More than eight decades after it was installed, a memorial to the three 19th-century sibling novelists in London’s Westminster Abbey was amended Thursday to restore the diaereses – the two dots over the e in their surname.

The dots — which indicate that the name is pronounced “brontay” rather than “bront” — were omitted when the stone tablet commemorating Charlotte, Emily and Anne was erected in the abbey’s Poets’ Corner in October 1939, just after the outbreak of World War II.

They were restored after Brontë historian Sharon Wright, editor of the Brontë Society Gazette, raised the issue with Dean of Westminster David Hoyle.
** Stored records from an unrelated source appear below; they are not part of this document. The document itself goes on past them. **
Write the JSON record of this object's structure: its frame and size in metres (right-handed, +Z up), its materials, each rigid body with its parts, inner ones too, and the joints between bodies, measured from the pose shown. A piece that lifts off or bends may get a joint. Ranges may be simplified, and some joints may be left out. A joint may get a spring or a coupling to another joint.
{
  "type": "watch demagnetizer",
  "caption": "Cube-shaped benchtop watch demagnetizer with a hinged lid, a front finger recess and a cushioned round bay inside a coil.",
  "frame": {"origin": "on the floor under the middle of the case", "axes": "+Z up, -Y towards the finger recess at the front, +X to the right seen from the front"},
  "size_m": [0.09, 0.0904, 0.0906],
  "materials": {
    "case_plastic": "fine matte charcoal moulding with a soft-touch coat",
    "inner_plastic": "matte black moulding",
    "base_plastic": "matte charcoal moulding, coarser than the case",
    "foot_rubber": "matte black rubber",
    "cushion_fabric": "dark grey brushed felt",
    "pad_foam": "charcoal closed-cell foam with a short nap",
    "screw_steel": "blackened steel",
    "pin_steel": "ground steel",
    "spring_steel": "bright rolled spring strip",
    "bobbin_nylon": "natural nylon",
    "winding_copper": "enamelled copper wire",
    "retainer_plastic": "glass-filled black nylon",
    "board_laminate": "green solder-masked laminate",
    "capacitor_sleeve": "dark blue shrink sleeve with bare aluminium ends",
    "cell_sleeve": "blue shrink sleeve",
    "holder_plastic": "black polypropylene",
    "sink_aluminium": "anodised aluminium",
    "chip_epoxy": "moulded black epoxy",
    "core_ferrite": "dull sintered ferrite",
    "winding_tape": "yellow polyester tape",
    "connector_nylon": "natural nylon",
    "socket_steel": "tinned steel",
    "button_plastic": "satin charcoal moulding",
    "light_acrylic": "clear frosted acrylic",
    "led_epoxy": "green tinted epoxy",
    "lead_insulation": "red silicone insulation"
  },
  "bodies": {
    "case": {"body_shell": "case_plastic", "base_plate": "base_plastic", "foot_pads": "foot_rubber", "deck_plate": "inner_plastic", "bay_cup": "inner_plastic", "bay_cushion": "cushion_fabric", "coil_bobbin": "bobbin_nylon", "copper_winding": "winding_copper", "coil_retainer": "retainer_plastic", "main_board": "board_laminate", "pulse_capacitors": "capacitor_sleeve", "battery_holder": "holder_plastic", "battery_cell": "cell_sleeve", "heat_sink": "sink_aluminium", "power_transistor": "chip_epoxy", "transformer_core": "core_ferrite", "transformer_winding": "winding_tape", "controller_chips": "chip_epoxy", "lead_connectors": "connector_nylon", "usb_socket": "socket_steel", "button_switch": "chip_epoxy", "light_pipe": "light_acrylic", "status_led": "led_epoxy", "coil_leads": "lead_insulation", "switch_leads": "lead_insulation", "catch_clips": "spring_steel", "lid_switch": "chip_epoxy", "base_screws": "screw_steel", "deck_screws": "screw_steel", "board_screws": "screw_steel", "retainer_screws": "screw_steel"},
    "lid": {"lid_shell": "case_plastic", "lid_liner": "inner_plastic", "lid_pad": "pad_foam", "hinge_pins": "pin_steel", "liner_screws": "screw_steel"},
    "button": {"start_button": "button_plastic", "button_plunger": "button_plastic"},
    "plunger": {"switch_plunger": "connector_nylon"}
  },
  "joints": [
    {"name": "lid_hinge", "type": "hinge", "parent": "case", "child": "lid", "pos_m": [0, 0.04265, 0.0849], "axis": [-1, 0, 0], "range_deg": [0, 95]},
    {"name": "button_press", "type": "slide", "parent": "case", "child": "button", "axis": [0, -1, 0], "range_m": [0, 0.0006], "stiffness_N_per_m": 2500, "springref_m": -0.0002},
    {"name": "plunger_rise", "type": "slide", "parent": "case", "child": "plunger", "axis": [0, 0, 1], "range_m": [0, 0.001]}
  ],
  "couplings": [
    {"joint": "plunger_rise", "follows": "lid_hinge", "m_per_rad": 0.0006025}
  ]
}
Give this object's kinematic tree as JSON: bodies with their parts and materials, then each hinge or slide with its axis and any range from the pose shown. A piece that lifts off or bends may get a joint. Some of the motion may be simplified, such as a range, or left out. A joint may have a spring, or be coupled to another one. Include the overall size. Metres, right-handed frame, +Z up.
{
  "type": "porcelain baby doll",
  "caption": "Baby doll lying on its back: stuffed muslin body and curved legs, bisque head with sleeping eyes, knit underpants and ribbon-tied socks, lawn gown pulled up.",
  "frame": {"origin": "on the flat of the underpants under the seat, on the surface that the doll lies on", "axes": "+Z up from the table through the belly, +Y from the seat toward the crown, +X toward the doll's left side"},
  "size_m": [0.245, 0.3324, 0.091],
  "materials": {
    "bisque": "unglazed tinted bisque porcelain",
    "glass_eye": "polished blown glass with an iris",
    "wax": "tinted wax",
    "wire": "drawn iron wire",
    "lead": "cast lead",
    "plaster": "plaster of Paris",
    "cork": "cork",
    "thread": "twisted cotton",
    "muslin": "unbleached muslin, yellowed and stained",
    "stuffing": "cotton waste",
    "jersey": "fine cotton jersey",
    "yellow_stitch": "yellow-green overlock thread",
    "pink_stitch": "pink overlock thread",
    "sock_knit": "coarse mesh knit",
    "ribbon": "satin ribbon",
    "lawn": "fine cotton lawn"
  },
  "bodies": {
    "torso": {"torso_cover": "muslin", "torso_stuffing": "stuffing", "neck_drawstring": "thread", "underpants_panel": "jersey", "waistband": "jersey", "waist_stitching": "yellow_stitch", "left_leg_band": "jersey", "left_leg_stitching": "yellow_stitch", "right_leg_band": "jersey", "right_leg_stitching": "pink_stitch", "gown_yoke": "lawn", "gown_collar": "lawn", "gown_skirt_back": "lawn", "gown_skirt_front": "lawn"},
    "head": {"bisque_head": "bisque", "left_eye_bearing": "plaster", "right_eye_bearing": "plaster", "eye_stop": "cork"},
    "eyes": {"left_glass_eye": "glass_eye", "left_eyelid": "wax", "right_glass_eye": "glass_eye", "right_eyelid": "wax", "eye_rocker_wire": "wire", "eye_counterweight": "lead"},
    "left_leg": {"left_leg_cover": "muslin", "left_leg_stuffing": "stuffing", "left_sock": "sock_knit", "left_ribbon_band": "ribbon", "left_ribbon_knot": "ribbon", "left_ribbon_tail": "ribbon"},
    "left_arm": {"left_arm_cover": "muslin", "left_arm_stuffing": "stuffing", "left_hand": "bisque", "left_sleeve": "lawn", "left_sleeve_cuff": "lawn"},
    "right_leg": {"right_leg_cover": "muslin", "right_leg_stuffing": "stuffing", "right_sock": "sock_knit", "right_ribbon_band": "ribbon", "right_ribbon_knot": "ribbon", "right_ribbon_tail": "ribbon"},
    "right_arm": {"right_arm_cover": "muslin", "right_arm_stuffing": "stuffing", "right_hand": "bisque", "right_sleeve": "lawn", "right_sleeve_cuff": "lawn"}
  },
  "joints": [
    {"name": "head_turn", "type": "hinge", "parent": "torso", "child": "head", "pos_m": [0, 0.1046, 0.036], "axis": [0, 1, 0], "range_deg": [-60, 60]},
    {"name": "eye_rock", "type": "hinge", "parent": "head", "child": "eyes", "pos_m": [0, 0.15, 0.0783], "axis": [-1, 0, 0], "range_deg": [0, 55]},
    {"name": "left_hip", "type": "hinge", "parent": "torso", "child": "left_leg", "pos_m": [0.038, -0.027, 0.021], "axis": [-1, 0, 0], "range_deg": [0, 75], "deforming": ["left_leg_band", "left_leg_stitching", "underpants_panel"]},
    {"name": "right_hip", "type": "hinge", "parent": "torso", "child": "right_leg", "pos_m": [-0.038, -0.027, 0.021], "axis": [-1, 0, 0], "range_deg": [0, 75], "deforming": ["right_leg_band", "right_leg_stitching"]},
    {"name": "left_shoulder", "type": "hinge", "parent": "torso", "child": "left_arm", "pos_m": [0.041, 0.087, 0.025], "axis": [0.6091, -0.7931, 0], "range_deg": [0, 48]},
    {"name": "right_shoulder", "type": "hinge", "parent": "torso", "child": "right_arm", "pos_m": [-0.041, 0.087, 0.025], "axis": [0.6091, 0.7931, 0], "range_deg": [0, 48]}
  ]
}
The abbey asked its stonemason to tap in the dots and its conservator to paint them.

“There’s no paper record for anyone complaining about this or mentioning this, so I just wanted to put it right, really,” Wright said. “These three Yorkshire women deserve their place here, but they also deserve to have their name spelled correctly.”
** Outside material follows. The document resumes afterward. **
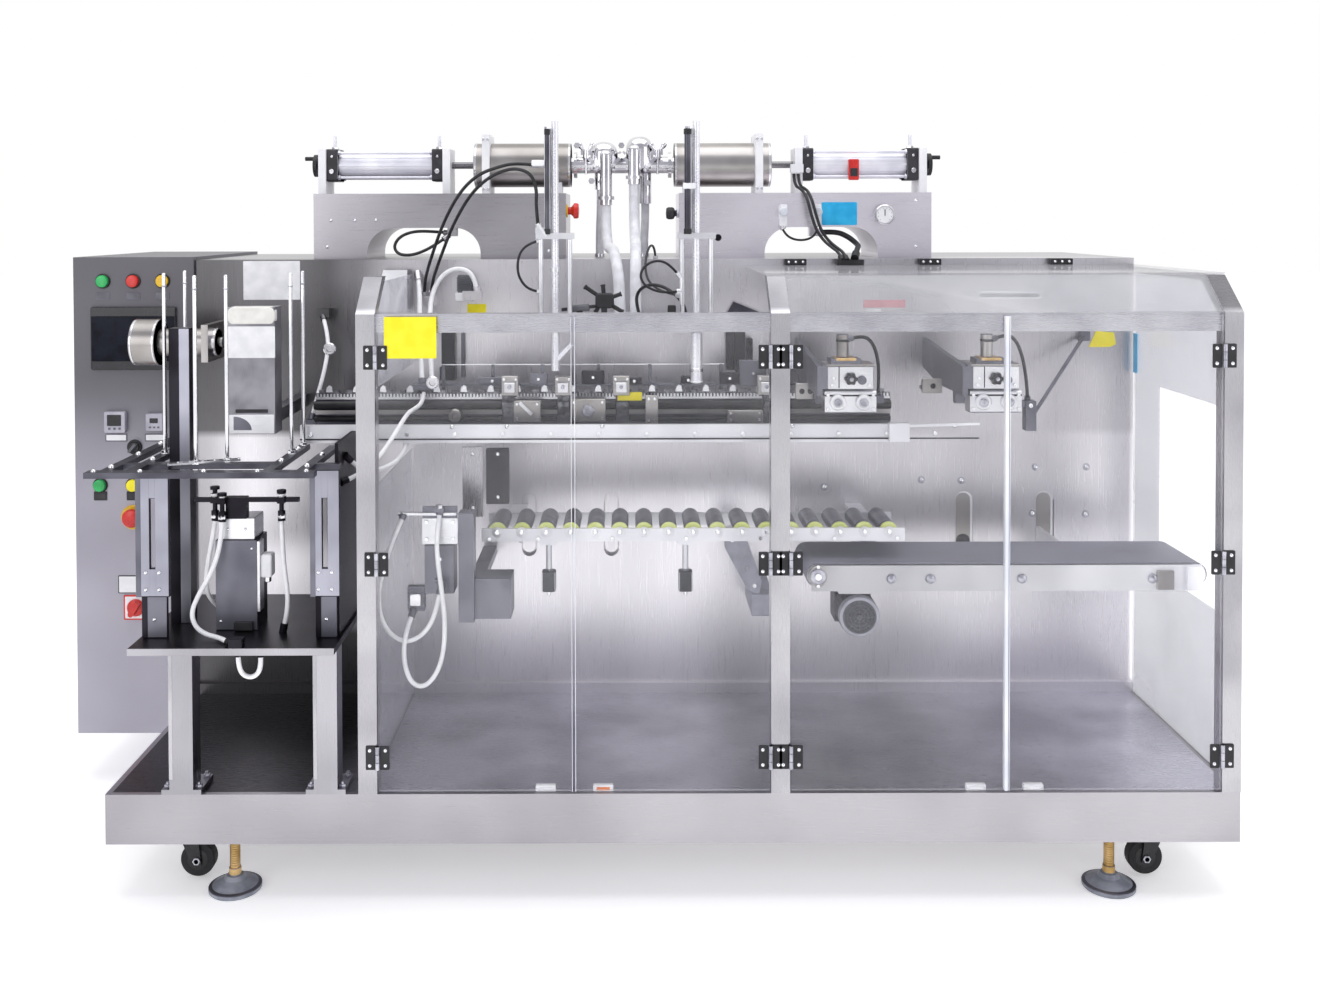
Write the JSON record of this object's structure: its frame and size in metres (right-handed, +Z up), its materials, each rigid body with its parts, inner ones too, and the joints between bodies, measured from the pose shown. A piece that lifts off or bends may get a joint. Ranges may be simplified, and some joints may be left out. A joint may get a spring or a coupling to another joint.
{
  "type": "premade pouch packing machine",
  "caption": "Horizontal premade-pouch fill and seal machine on a wheeled base, with magazine, lane, sealing stations, conveyors, clear guards and a twin piston filler on top.",
  "frame": {"origin": "middle of the bounding box in plan, on the floor under the levelling feet", "axes": "+X along the machine to the discharge end, +Y from the operator's front to the back, +Z up"},
  "size_m": [2.7239, 1.25, 1.672],
  "materials": {
    "stainless": "satin brushed",
    "dark_stainless": "dark mirror-like deck",
    "foot_grey": "matt grey pad under a plated spindle",
    "panel_grey": "satin grey sheet",
    "black_plastic": "matt black",
    "button_red": "gloss caps on black bezels",
    "switch_red": "gloss red",
    "clear_acrylic": "clear polished sheet",
    "light_alloy": "bright anodised",
    "dark_plastic": "matt dark grey",
    "belt_rubber": "dark grey belt",
    "dark_cast": "dark grey paint",
    "dark_anodised": "dark anodised",
    "chain_steel": "ground steel",
    "chrome_rod": "polished",
    "white_plate": "white satin",
    "caster_black": "black enamel",
    "wheel_rubber": "matt black",
    "white_hose": "white silicone",
    "black_tube": "matt black polyurethane",
    "clear_hose": "milky silicone"
  },
  "bodies": {
    "machine": {"base_tray": "stainless", "deck_plate": "dark_stainless", "leveling_feet": "foot_grey", "main_cabinet": "stainless", "control_cabinet": "panel_grey", "control_screen": "black_plastic", "push_buttons": "button_red", "guard_posts": "stainless", "guard_rails": "stainless", "clear_panes": "clear_acrylic", "end_pane": "clear_acrylic", "discharge_pane": "clear_acrylic", "door_hardware": "black_plastic", "roller_frame": "light_alloy", "rollers": "dark_plastic", "belt_frame": "stainless", "conveyor_belt": "belt_rubber", "belt_motor": "dark_cast", "lane_bar": "light_alloy", "lane_bed": "dark_anodised", "pouch_chain": "chain_steel", "sealing_stations": "dark_anodised", "opening_station": "dark_anodised", "magazine_posts": "stainless", "magazine_table": "dark_anodised", "magazine_shelf": "dark_anodised", "magazine_rods": "chrome_rod", "pouch_pusher": "stainless", "magazine_columns": "dark_anodised", "drive_cylinder": "stainless", "filler_boxes": "stainless", "air_cylinders": "light_alloy", "product_cylinders": "stainless", "cylinder_plates": "white_plate", "valve_manifold": "chrome_rod", "nozzle_guides": "light_alloy", "vacuum_hoses": "white_hose", "air_tubes": "black_tube", "product_hoses": "clear_hose"},
    "door_1": {"door_1": "clear_acrylic"},
    "door_2": {"door_2": "clear_acrylic"},
    "door_3": {"door_3": "clear_acrylic"},
    "door_4": {"door_4": "clear_acrylic"},
    "caster_fork_left_front": {"caster_fork_left_front": "caster_black"},
    "caster_wheel_left_front": {"caster_wheel_left_front": "wheel_rubber"},
    "caster_fork_left_rear": {"caster_fork_left_rear": "caster_black"},
    "caster_wheel_left_rear": {"caster_wheel_left_rear": "wheel_rubber"},
    "caster_fork_right_front": {"caster_fork_right_front": "caster_black"},
    "caster_wheel_right_front": {"caster_wheel_right_front": "wheel_rubber"},
    "caster_fork_right_rear": {"caster_fork_right_rear": "caster_black"},
    "caster_wheel_right_rear": {"caster_wheel_right_rear": "wheel_rubber"},
    "rotary_switch": {"rotary_switch": "switch_red"},
    "piston_rod_left": {"piston_rod_left": "chrome_rod"},
    "crank_left": {"crank_left": "black_plastic"},
    "piston_rod_right": {"piston_rod_right": "chrome_rod"},
    "crank_right": {"crank_right": "black_plastic"},
    "nozzle_1": {"nozzle_1": "chrome_rod"},
    "seal_jaw_1": {"seal_jaw_1": "light_alloy"},
    "nozzle_2": {"nozzle_2": "chrome_rod"},
    "seal_jaw_2": {"seal_jaw_2": "light_alloy"}
  },
  "joints": [
    {"name": "door_1_hinge", "type": "hinge", "parent": "machine", "child": "door_1", "pos_m": [-0.4775, -0.5395, 0.738], "axis": [0, 0, -1], "range_deg": [0, 90]},
    {"name": "door_2_hinge", "type": "hinge", "parent": "machine", "child": "door_2", "pos_m": [0.3515, -0.5395, 0.738], "axis": [0, 0, 1], "range_deg": [0, 90]},
    {"name": "door_3_hinge", "type": "hinge", "parent": "machine", "child": "door_3", "pos_m": [0.3945, -0.5395, 0.738], "axis": [0, 0, -1], "range_deg": [0, 90]},
    {"name": "door_4_hinge", "type": "hinge", "parent": "machine", "child": "door_4", "pos_m": [1.3035, -0.5395, 0.738], "axis": [0, 0, 1], "range_deg": [0, 90]},
    {"name": "caster_fork_left_front_swivel", "type": "hinge", "parent": "machine", "child": "caster_fork_left_front", "pos_m": [-0.913, -0.429, 0.1185], "axis": [0, 0, 1], "continuous": true},
    {"name": "caster_wheel_left_front_roll", "type": "hinge", "parent": "caster_fork_left_front", "child": "caster_wheel_left_front", "pos_m": [-0.891, -0.429, 0.0455], "axis": [0, 1, 0], "continuous": true},
    {"name": "caster_fork_left_rear_swivel", "type": "hinge", "parent": "machine", "child": "caster_fork_left_rear", "pos_m": [-0.913, 0.519, 0.1185], "axis": [0, 0, 1], "continuous": true},
    {"name": "caster_wheel_left_rear_roll", "type": "hinge", "parent": "caster_fork_left_rear", "child": "caster_wheel_left_rear", "pos_m": [-0.891, 0.519, 0.0455], "axis": [0, 1, 0], "continuous": true},
    {"name": "caster_fork_right_front_swivel", "type": "hinge", "parent": "machine", "child": "caster_fork_right_front", "pos_m": [1.203, -0.429, 0.1185], "axis": [0, 0, 1], "continuous": true},
    {"name": "caster_wheel_right_front_roll", "type": "hinge", "parent": "caster_fork_right_front", "child": "caster_wheel_right_front", "pos_m": [1.181, -0.429, 0.0455], "axis": [0, 1, 0], "continuous": true},
    {"name": "caster_fork_right_rear_swivel", "type": "hinge", "parent": "machine", "child": "caster_fork_right_rear", "pos_m": [1.203, 0.519, 0.1185], "axis": [0, 0, 1], "continuous": true},
    {"name": "caster_wheel_right_rear_roll", "type": "hinge", "parent": "caster_fork_right_rear", "child": "caster_wheel_right_rear", "pos_m": [1.181, 0.519, 0.0455], "axis": [0, 1, 0], "continuous": true},
    {"name": "rotary_switch_turn", "type": "hinge", "parent": "machine", "child": "rotary_switch", "pos_m": [-1.209, 0.0507, 0.452], "axis": [0, -1, 0], "range_deg": [-90, 0]},
    {"name": "piston_rod_left_slide", "type": "slide", "parent": "machine", "child": "piston_rod_left", "axis": [-1, 0, 0], "range_m": [0, 0.05]},
    {"name": "crank_left_turn", "type": "hinge", "parent": "machine", "child": "crank_left", "pos_m": [-0.775, 0.27, 1.589], "axis": [1, 0, 0], "continuous": true},
    {"name": "piston_rod_right_slide", "type": "slide", "parent": "machine", "child": "piston_rod_right", "axis": [1, 0, 0], "range_m": [0, 0.05]},
    {"name": "crank_right_turn", "type": "hinge", "parent": "machine", "child": "crank_right", "pos_m": [0.851, 0.27, 1.589], "axis": [1, 0, 0], "continuous": true},
    {"name": "nozzle_1_lift", "type": "slide", "parent": "machine", "child": "nozzle_1", "axis": [0, 0, -1], "range_m": [0, 0.06]},
    {"name": "seal_jaw_1_slide", "type": "slide", "parent": "machine", "child": "seal_jaw_1", "axis": [0, 1, 0], "range_m": [0, 0.03]},
    {"name": "nozzle_2_lift", "type": "slide", "parent": "machine", "child": "nozzle_2", "axis": [0, 0, -1], "range_m": [0, 0.06]},
    {"name": "seal_jaw_2_slide", "type": "slide", "parent": "machine", "child": "seal_jaw_2", "axis": [0, 1, 0], "range_m": [0, 0.03]}
  ]
}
It’s believed the writers’ Irish father Patrick changed the spelling of his surname from Brunty or Prunty when he went to university in England.

Raised on the wild Yorkshire moors, all three sisters died before they were 40, leaving enduring novels including Charlotte’s “Jane Eyre,” Emily’s “Wuthering Heights” and Anne’s “The Tenant of Wildfell Hall.”

Rebecca Yorke, director of the Brontë Society, welcomed the restoration.

“As the Brontës and their work are loved and respected all over the world, it’s entirely appropriate that their name is spelled correctly on their memorial,” she said.